If these words of Rouhani’s were to actually crystallise into the figurative dagger with which Iran’s Mullahs have repeatedly stabbed the West in the back, and then plunged directly into the face of the U.S. of A.’s numero uno himself, I’m sure it would still pierce the man right in his ever-expanding geopolitical blind-spot: the reality blanketed by his obsessive compulsion to “engage” with America’s duplicitous, self-declared enemies. After all, unless the polls dictate a course of action to the contrary, when the Russo-Iranian strategic partnership tells Washington to roll over, you’d best believe Washington will do as it’s told and roll over!
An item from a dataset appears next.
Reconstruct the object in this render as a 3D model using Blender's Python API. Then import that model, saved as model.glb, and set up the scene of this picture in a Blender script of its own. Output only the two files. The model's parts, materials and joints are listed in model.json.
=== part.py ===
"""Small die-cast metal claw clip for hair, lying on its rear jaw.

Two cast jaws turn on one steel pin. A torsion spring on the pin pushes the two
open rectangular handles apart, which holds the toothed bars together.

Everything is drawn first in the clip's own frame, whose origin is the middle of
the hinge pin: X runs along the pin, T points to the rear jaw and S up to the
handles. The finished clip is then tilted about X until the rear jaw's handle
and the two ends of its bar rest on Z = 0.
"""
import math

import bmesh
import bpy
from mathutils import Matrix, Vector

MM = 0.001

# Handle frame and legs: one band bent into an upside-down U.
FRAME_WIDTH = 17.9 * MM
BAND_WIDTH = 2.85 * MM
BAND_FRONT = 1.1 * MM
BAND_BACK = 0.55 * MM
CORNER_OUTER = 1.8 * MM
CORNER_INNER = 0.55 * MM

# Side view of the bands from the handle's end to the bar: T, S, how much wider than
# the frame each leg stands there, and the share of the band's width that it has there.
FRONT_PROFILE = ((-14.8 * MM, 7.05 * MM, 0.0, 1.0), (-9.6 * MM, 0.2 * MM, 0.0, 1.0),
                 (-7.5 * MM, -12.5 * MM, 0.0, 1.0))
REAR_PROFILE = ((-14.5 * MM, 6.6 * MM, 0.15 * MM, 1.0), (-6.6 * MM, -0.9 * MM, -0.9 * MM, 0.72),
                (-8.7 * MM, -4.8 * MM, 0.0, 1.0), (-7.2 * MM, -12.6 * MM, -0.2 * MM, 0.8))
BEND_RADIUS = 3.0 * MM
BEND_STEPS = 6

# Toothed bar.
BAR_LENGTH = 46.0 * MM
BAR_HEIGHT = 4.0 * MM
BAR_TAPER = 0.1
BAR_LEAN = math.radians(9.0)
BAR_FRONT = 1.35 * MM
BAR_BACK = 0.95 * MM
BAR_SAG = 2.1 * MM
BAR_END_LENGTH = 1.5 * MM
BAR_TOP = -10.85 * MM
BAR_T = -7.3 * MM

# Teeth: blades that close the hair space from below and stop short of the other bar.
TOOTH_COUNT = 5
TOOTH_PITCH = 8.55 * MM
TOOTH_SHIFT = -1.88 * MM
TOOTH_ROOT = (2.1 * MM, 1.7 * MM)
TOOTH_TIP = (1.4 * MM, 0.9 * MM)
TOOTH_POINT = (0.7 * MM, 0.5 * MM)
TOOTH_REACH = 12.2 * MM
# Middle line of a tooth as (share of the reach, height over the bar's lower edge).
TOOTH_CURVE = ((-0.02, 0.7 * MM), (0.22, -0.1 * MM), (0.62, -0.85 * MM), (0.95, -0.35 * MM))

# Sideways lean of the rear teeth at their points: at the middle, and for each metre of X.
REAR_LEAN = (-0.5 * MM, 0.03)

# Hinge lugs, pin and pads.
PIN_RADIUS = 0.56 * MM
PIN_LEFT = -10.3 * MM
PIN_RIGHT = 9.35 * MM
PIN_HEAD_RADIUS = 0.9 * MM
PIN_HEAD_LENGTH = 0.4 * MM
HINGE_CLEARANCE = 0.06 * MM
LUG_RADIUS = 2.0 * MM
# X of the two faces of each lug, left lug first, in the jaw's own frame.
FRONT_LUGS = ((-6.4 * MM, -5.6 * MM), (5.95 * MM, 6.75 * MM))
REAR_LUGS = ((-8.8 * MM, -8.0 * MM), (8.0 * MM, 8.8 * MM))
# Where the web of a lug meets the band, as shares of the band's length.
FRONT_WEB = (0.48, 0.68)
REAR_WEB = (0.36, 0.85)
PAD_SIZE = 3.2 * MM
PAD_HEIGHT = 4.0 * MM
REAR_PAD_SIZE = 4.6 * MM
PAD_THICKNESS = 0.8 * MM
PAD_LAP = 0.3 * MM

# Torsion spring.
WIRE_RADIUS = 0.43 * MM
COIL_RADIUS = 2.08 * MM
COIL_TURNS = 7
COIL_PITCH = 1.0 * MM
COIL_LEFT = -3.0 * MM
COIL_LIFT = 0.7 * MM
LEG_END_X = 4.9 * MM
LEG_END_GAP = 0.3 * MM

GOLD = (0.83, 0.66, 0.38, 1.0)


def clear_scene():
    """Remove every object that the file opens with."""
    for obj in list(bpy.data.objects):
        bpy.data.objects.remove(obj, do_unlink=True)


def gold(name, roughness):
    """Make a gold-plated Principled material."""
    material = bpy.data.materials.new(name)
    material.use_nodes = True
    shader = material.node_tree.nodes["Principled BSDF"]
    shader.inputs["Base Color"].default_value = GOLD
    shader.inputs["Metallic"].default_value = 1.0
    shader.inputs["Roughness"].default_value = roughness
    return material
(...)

And what happens when a nuclear-armed Iran, on a whim, decides to deny carriers of Europe-bound oil safe-passage through the Strait of Hormuz? What happens when this choke-point of the global economy, through which some 16 million barrels of crude oil passes each day, becomes the exclusive asset of the Khomeinites? Open sea lanes, global commerce, regional stability: these things don’t grow on trees. Only sheltered academics, who practice ‘mirror-imaging’, projecting their best intentions onto their most ardent foes, believe they do—when actually, they require the hegemony of a powerful nation (or an alliance of nations) that favours such things, and styles its foreign policy in such a way as to preserve them. And what happens, by the way, when the jihad-sponsoring House of Saud decides it wants a bomb, too, to ward off the intimidating spectre of the Iranian Revolutionary Guard Corps and its Hezbollah proxies gloating over their possession of a dooms-day device?
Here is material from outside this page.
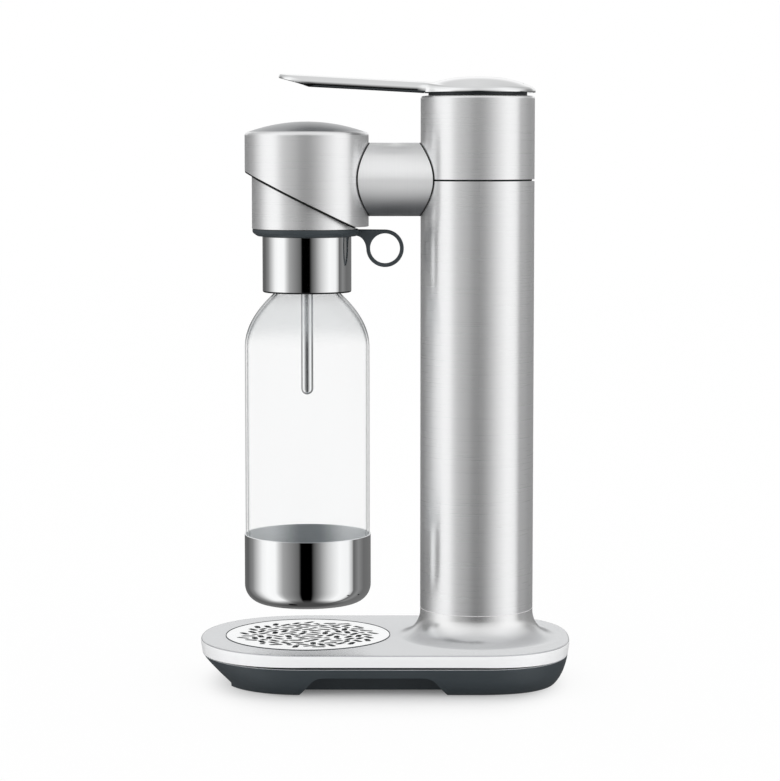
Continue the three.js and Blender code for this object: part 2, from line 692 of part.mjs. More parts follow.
function mouldingCuts() {
  const cuts = [];
  const arch = () => archOutline(
    SIDE_ARCH_FRONT_X, SIDE_ARCH_REAR_X, SIDE_ARCH_RUN, SIDE_ARCH_Z, SIDE_ARCH_FILLET,
  );
  cuts.push(sidePrism(arch(), SIDE_ARCH_INNER_Y, BASE_HALF_WIDTH + OVERRUN));
  cuts.push(sidePrism(arch(), -BASE_HALF_WIDTH - OVERRUN, -SIDE_ARCH_INNER_Y));
  const front = archOutline(
    -FRONT_ARCH_HALF, FRONT_ARCH_HALF, FRONT_ARCH_RUN, FRONT_ARCH_Z, FRONT_ARCH_FILLET,
  );
  const reach = BASE_FRONT_REACH - BOTTLE_AXIS_X + OVERRUN;
  cuts.push(sidePrism(front, -reach, FRONT_ARCH_REAR_X).rotateZ(-Math.PI / 2));
  for (const [x, y] of footPlaces()) {
    cuts.push(disc(FOOT_RADIUS + FIT, -OVERRUN, FOOT_HEIGHT + FIT, SMALL_STEPS).translate(x, y, 0));
  }
  for (const [x, y] of baseBossPlaces()) {
    const seat = FOOT_PROUD + BASE_SCREW_HEAD_HEIGHT + FIT;
    cuts.push(disc(BASE_SCREW_HEAD_RADIUS + FIT, -OVERRUN, seat, TINY_STEPS).translate(x, y, 0));
    cuts.push(disc(BASE_SCREW_RADIUS + FIT, 0, MOULDING_FLOOR_Z + OVERRUN, TINY_STEPS).translate(x, y, 0));
  }
  return cuts;
}

function footPlaces() {
  return [
    [FRONT_FOOT_X, -FRONT_FOOT_Y], [FRONT_FOOT_X, FRONT_FOOT_Y],
    [REAR_FOOT_X, -REAR_FOOT_Y], [REAR_FOOT_X, REAR_FOOT_Y],
  ];
}

function baseMoulding() {
  const lipInset = PLATE_DRAFT + PLATE_WALL + RUNNING_FIT;
  const hull = loft(mouldingFlank().map((point) => baseRing(point.x, level(point.y))));
  const lip = loft([
    baseRing(lipInset, level(MOULDING_TOP_Z - OVERRUN)),
    baseRing(lipInset, level(MOULDING_LIP_Z)),
  ]);
  const well = disc(TRAY_RADIUS + FIT, TRAY_LEDGE_Z, MOULDING_LIP_Z + OVERRUN)
    .translate(BOTTLE_AXIS_X, 0, 0);
  const topHollow = loft([
    baseRing(lipInset + MOULDING_LIP_WALL, level(SIDE_ARCH_Z + MOULDING_LIP_WALL)),
    baseRing(lipInset + MOULDING_LIP_WALL, level(MOULDING_LIP_Z + OVERRUN)),
  ]);
  const pocket = common(
    loft([
      baseRing(POCKET_INSET, level(MOULDING_FLOOR_Z)),
      baseRing(POCKET_INSET, level(MOULDING_LIP_Z)),
    ]),
    box(
      POCKET_FRONT_X, COLUMN_AXIS_X + BASE_REAR_REACH,
      -SIDE_ARCH_INNER_Y + MOULDING_LIP_WALL, SIDE_ARCH_INNER_Y - MOULDING_LIP_WALL,
      0, MOULDING_LIP_Z + OVERRUN,
    ),
  );
  return cut(join(hull, lip), well, topHollow, pocket, ...mouldingCuts());
}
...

If democracy is synonymous with “rule by publicity”—in which the best “press strategy” takes the West by storm, and the prospect of high approval-ratings so intoxicates civil servants that it becomes a supreme end-in-itself—then all is exactly as it should be. If, on the other hand, Western foreign policy advisers ought to actually safeguard their nations’ interests, by finding it within themselves to do the—gasp!—unpopular thing, consigning their short-term Pavlovian incentives to election-eve, and instead finally drawing up an actual strategy to fend off the profoundly anti-democratic, Russo-Iranian-backed counter-revolution now paralysing and bloodying-up the Middle East, Western democracy just may stand a chance.